[Start STORED DATA]
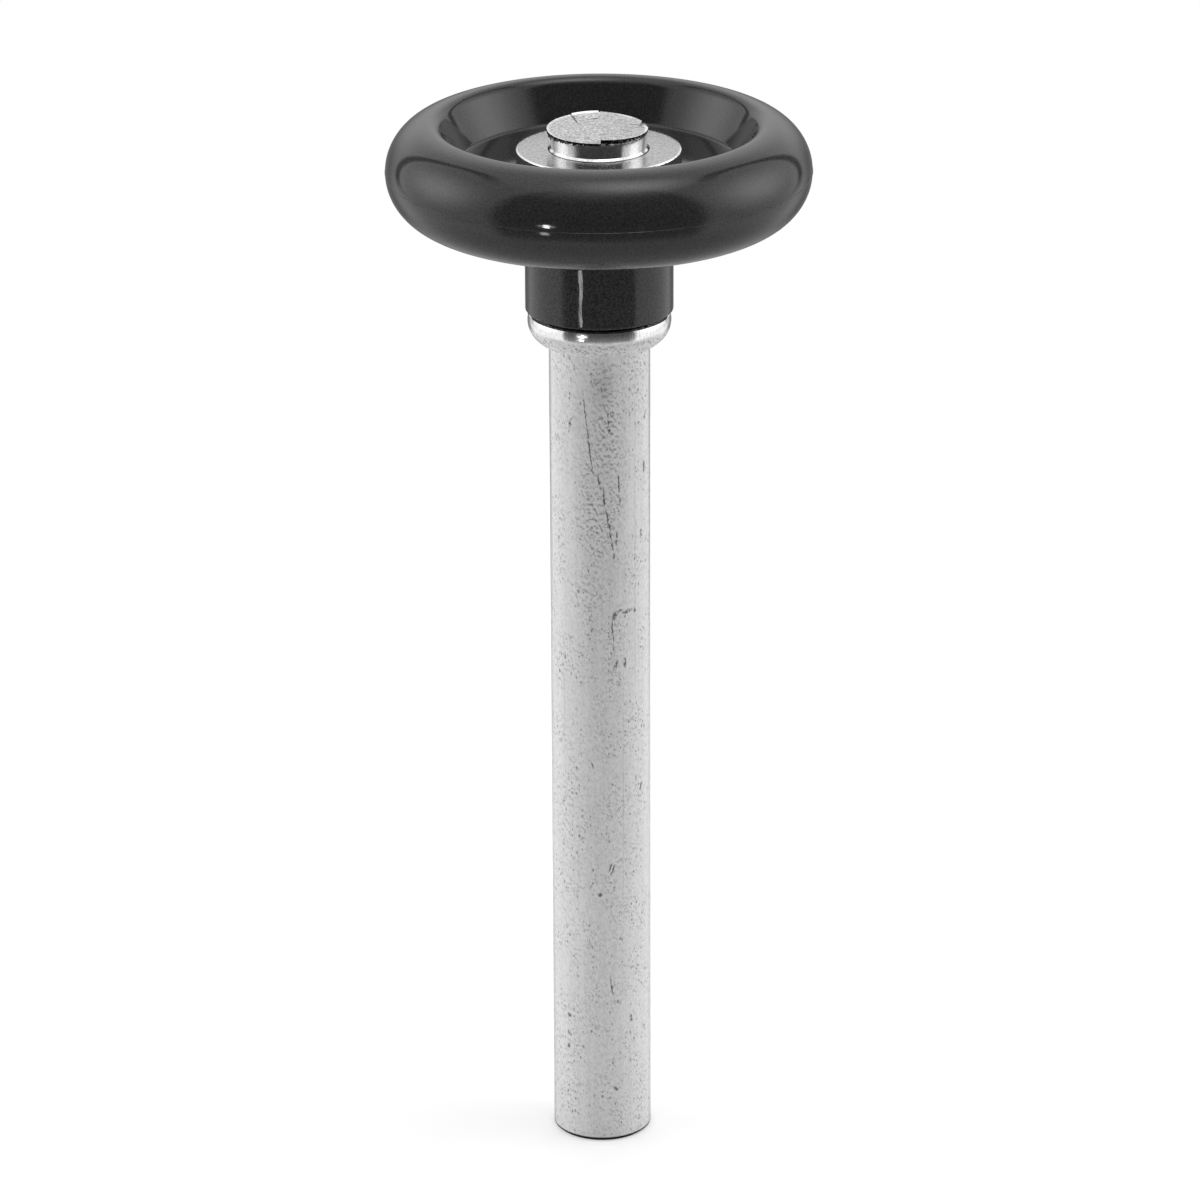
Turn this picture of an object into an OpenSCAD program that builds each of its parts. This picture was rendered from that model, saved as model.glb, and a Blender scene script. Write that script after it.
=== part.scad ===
// Garage door roller: a nylon wheel that turns on a plain steel stem.
// The stem is one cold-headed rod: shank, upset collar, journal and peened head.
// The wheel is one moulding: round tyre, dished web and long hub.
// A flat washer lies loose between the web and the head.
// The origin is the centre of the stem's free end and +Z runs up the stem.

/* [Stem] */
// Diameter of the shank that slides in the door hinge
stem_d = 11.11; // [11:0.01:12]
// Length of the shank from its free end to the collar
stem_l = 93.85; // [40:0.05:180]
// Width of the broken edge round the free end
end_break = 0.25; // [0.1:0.05:0.6]
// Width of the side of the free end that the shear rolled over
roll_w = 2.2; // [1:0.1:3]
// Height that the rolled side rises at the rim
roll_h = 0.22; // [0.1:0.02:0.4]

/* [Collar] */
// Diameter of the collar that stops the stem against the hinge
collar_d = 15.75; // [13:0.05:18]
// Height of the collar
collar_h = 4.2; // [3:0.1:6]
// Radius of the collar's bulging side, which runs round under it
bulge_r = 3; // [2.4:0.1:4]
// Width of the broken edge round the collar's top
collar_break = 0.15; // [0.05:0.05:0.4]

/* [Journal and neck] */
// Diameter of the journal on which the wheel turns
journal_d = 10.85; // [10.7:0.01:11]
// Diameter of the neck under the head
neck_d = 10.4; // [10:0.05:10.6]
// Height of the journal's shoulder above the washer
shoulder_up = 0.06; // [0.02:0.02:0.3]

/* [Head] */
// Diameter of the spread disc at the top of the head
head_d = 10.95; // [10.7:0.05:12]
// Height of the head above the washer, at the tear line
head_h = 2.4; // [2.2:0.1:4]
// Thickness of the disc below the lower half of the sheared face
disc_t = 0.3; // [0.25:0.05:0.7]
// Radius of the flare from the neck to the disc
flare_r = 0.3; // [0.2:0.05:1]
// How far the shear pushed the disc off the stem's axis
head_shift = 0.15; // [0:0.05:0.3]
// Slope of the left half of the sheared face, rising to the back, in degrees
left_slope = 1.8; // [0:0.1:2.5]
// Slope of the right half of the sheared face, falling to the side, in degrees
right_slope = 2.9; // [0:0.1:3.5]
// Step up from the left half to the right half at the tear line
tear_step = 0.24; // [0.1:0.02:0.3]
// Rise of the torn flake at the back of the left half
flake_up = 0.14; // [0.05:0.01:0.2]
// Depth of the nick at the right rim of the face
nick_t = 0.12; // [0.05:0.01:0.2]

/* [Wheel] */
// Diameter over the tread
wheel_d = 46.26; // [42:0.02:64]
// Thickness of the full-round tyre
tyre_t = 11.06; // [10:0.02:13]
// Radial width of the tyre from the tread to the foot of its inner wall
rim_w = 8.13; // [7.8:0.01:9]
// Slope of the dish and recess walls, in degrees from the axis
wall_slope = 27.5; // [10:0.5:40]
// Radius between the top of the tyre and the inner wall
rim_r = 1.5; // [0.6:0.1:2]
// Radius at the foot of the inner wall
foot_r = 0.6; // [0.2:0.1:1.5]
// Height of the dish floor above the middle of the tyre
floor_up = 0.8; // [-0.5:0.1:1.5]
// Thickness of the web under the dish floor
web_t = 3.4; // [2:0.1:4.5]

/* [Hub] */
// Diameter of the hub
hub_d = 16.2; // [14:0.1:20]
// Length of the hub below the middle of the tyre
hub_l = 16.3; // [10:0.1:30]
// Radius round the free edge of the hub
hub_edge_r = 0.5; // [0.2:0.1:0.9]
// Radius where the hub meets the web
hub_root_r = 1; // [0.4:0.1:1.5]
// Chamfer at both ends of the bore
bore_chamfer = 0.3; // [0.1:0.1:0.6]

/* [Washer] */
// Diameter of the washer
washer_d = 18; // [16:0.1:22]
// Thickness of the washer
washer_t = 1.5; // [1:0.1:2]
// Edge radius left by the punch on the washer's upper side
washer_edge_r = 0.15; // [0.05:0.05:0.4]

/* [Fits] */
// Radial clearance between the journal and the wheel's bore
bore_clearance = 0.06; // [0.02:0.01:0.1]
// Radial clearance between the journal and the washer's hole
washer_clearance = 0.09; // [0.05:0.01:0.15]
// End play at each face of the wheel
end_play = 0.1; // [0.05:0.01:0.3]

/* [Hidden] */
$fn = 128;
far = 40;
// Each rounding circle passes its tangent by this much, so that outlines cross cleanly
lap = 0.0005;

// Radii
stem_r = stem_d / 2;
collar_r = collar_d / 2;
journal_r = journal_d / 2;
neck_r = neck_d / 2;
head_r = head_d / 2;
hub_r = hub_d / 2;
bore_r = journal_r + bore_clearance;
washer_hole_r = journal_r + washer_clearance;
tread_r = tyre_t / 2;
tyre_r = wheel_d / 2 - tread_r;
foot_x = wheel_d / 2 - rim_w;
shoulder_w = journal_r - neck_r;
bulge_x = collar_r - bulge_r;
bulge_up = min(bulge_r, collar_h);
collar_edge_x = bulge_x + sqrt(bulge_r * bulge_r - (collar_h - bulge_up) * (collar_h - bulge_up));

// Heights along the stem
collar_top_z = stem_l + collar_h;
hub_end_z = collar_top_z + end_play;
mid_z = hub_end_z + hub_l;
floor_z = mid_z + floor_up;
washer_z = floor_z + end_play;
washer_top_z = washer_z + washer_t;
shoulder_z = washer_top_z + shoulder_up;
face_z = washer_top_z + head_h;
flare_z = face_z - tear_step / 2 - disc_t - flare_r;

// Lines across the sheared face, seen from above
tear_x = 0.2;
flake = [[-3.5, 7], [-2.4, 2.3], [0, 3.4], [0, 7]];
nick = [[3.6, 0.6], [4.5, 0.9], [4.7, 3], [7, 3.4], [7, 0]];
flake_slope = atan(flake_up / 2.5);

// Unit vectors along the inner wall of the tyre, and from it into the tyre
wall_dir = [sin(wall_slope), cos(wall_slope)];
into_tyre = [cos(wall_slope), -sin(wall_slope)];

// Centre of the rim radius, which touches both the tyre's circle and a wall
// that rises from foot_x at the height up above the tyre's middle
function rim_centre(up) =
    let (from_tyre = [foot_x, up] + rim_r * into_tyre - [tyre_r, 0],
         along = from_tyre * wall_dir,
         reach = tread_r - rim_r,
         rise = sqrt(along * along - from_tyre * from_tyre + reach * reach) - along)
    [tyre_r, 0] + from_tyre + rise * wall_dir;

// What rounds off a convex corner at the origin, between edges along -X and +Y
module corner_waste(r) {
    difference() {
        translate([-r, -r]) square(2 * r);
        translate([-r, r]) circle(r + lap);
    }
}

// Corner between two directions from a centre, reaching past the radius r
module wedge(centre, r, from, to) {
    polygon([centre, centre + 2 * r * from, centre + 2 * r * (from + to), centre + 2 * r * to]);
}

// Everything that a dish removes above its floor, which lies at height up
module dish_waste(up) {
    slant = far * tan(wall_slope);
    foot_centre = [foot_x - foot_r * (1 - sin(wall_slope)) / cos(wall_slope), up + foot_r];
    rim = rim_centre(up);
    to_crest = (rim - [tyre_r, 0]) / norm(rim - [tyre_r, 0]);
    difference() {
        polygon([[0, up], [foot_x, up], [foot_x + slant, up + far], [0, up + far]]);
        difference() {
            wedge(foot_centre, foot_r, [0, -1], into_tyre);
            translate(foot_centre) circle(foot_r + lap);
        }
    }
    difference() {
        wedge(rim, rim_r, -into_tyre, to_crest);
        translate(rim) circle(rim_r + lap);
    }
}

// Chamfer of the bore, which opens upwards through a face at zero height
module bore_mouth() {
    polygon([[0, -bore_chamfer], [bore_r, -bore_chamfer], [bore_r + bore_chamfer + 1, 1], [0, 1]]);
}

// Half section of the wheel, with the tyre's middle at zero height
module wheel_section() {
    roof = floor_up - web_t;
    difference() {
        union() {
            difference() {
                union() {
                    translate([tyre_r, 0]) circle(tread_r);
                    translate([0, roof]) square([tyre_r, web_t]);
                }
                dish_waste(floor_up);
                mirror([0, 1]) dish_waste(-roof);
            }
            difference() {
                translate([0, -hub_l]) square([hub_r, hub_l + roof + web_t / 2]);
                translate([hub_r, -hub_l]) corner_waste(hub_edge_r);
            }
            difference() {
                translate([bore_r, roof - hub_root_r])
                    square([hub_r - bore_r + hub_root_r, hub_root_r + web_t / 2]);
                translate([hub_r + hub_root_r, roof - hub_root_r]) circle(hub_root_r + lap);
            }
        }
        translate([0, -hub_l - 1]) square([bore_r, hub_l + floor_up + 2]);
        translate([0, floor_up]) bore_mouth();
        translate([0, -hub_l]) mirror([0, 1]) bore_mouth();
    }
}

// Half section of the collar: its side is one bulge, cut off flat under the hub
module collar_section() {
    difference() {
        intersection() {
            translate([0, stem_l]) square([far, collar_h]);
            union() {
                translate([bulge_x, stem_l + bulge_up]) circle(bulge_r);
                translate([0, stem_l]) square([bulge_x, collar_h]);
            }
        }
        translate([collar_edge_x - collar_break, collar_top_z]) rotate(-45)
            square([far, far]);
    }
}

// Half section of the shank, collar, journal and neck
module stem_section() {
    polygon([[0, 0], [stem_r - end_break, 0], [stem_r, end_break],
             [stem_r, stem_l + collar_h / 2], [0, stem_l + collar_h / 2]]);
    collar_section();
    polygon([[0, stem_l], [journal_r, stem_l], [journal_r, shoulder_z],
             [neck_r, shoulder_z + shoulder_w], [0, shoulder_z + shoulder_w]]);
    square([neck_r, flare_z + flare_r / 2]);
}

// Half section of the spread disc, tall enough for the shear to trim
module disc_section() {
    difference() {
        translate([0, flare_z]) square([head_r, face_z + tear_step + flake_up + 1 - flare_z]);
        translate([neck_r + flare_r, flare_z]) circle(flare_r);
    }
}

// What the shear took off above the left half, which slopes up to the back
module left_waste(slope, up) {
    translate([tear_x, 0, face_z - tear_step / 2 + up]) rotate([slope, 0, 0])
        translate([-far, -far / 2, 0]) cube([far, far, far / 4]);
}

// What it took off above the right half, which slopes down to the side
module right_waste(down) {
    translate([tear_x, 0, face_z + tear_step / 2 - down]) rotate([0, right_slope, 0])
        translate([-tear_x, -far / 2, 0]) cube([far, far, far / 4]);
}

// A column over a plan outline, tall enough to pass through the head
module over(outline) {
    translate([0, 0, flare_z]) linear_extrude(far) polygon(outline);
}

module sheared_waste() {
    difference() {
        left_waste(left_slope, 0);
        over(flake);
    }
    intersection() {
        left_waste(left_slope + flake_slope, -2.5 * tan(flake_slope));
        over(flake);
    }
    right_waste(0);
    intersection() {
        right_waste(nick_t);
        over(nick);
    }
}

// Shank, collar, journal and peened head, headed from one rod
module stem() {
    color("silver") difference() {
        union() {
            rotate_extrude() stem_section();
            translate([-head_shift, 0, 0]) rotate_extrude() disc_section();
        }
        sheared_waste();
        translate([stem_r - roll_w, -far / 2, 0]) rotate([0, -atan(roll_h / roll_w), 0])
            translate([0, 0, -far]) cube([far, far, far]);
    }
}

// Tyre, web and hub in one moulding
module wheel() {
    color("#2b2b2d") translate([0, 0, mid_z]) rotate_extrude() wheel_section();
}

// Flat washer that keeps the wheel on its journal
module washer() {
    color("gainsboro") translate([0, 0, washer_z]) rotate_extrude() difference() {
        translate([washer_hole_r, 0]) square([washer_d / 2 - washer_hole_r, washer_t]);
        translate([washer_d / 2, washer_t]) mirror([0, 1]) corner_waste(washer_edge_r);
    }
}

stem();
wheel();
washer();
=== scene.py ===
"""Garage door roller: a black nylon wheel on a zinc-plated steel stem, standing on its cut end."""

import math
from types import SimpleNamespace

import bpy
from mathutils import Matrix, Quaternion, Vector, noise


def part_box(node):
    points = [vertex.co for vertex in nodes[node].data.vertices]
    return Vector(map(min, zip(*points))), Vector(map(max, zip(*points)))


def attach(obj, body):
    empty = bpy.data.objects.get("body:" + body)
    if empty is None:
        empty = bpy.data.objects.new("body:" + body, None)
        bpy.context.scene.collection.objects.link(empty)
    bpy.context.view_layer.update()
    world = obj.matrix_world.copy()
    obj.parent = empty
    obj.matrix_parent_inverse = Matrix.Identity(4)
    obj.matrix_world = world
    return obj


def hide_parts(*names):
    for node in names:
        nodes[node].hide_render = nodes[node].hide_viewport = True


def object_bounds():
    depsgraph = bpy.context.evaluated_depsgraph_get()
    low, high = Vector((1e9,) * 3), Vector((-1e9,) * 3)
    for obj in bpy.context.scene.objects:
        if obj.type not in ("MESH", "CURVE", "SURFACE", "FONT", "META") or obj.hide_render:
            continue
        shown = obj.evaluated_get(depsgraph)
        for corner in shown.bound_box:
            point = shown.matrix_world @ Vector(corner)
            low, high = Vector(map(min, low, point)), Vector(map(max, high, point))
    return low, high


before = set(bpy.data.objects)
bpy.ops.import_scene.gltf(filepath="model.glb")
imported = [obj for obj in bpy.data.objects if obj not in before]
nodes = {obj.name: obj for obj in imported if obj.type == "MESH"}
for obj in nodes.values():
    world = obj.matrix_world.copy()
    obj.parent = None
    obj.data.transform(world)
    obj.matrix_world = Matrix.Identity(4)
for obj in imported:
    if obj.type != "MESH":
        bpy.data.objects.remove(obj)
cad_low, cad_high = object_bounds()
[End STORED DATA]
*INSTRUCTION*. From the data above, copy each line where the string "MESH" appears.

*SOLUTION TO THIS EXERCISE*.
        if obj.type not in ("MESH", "CURVE", "SURFACE", "FONT", "META") or obj.hide_render:
nodes = {obj.name: obj for obj in imported if obj.type == "MESH"}
    if obj.type != "MESH":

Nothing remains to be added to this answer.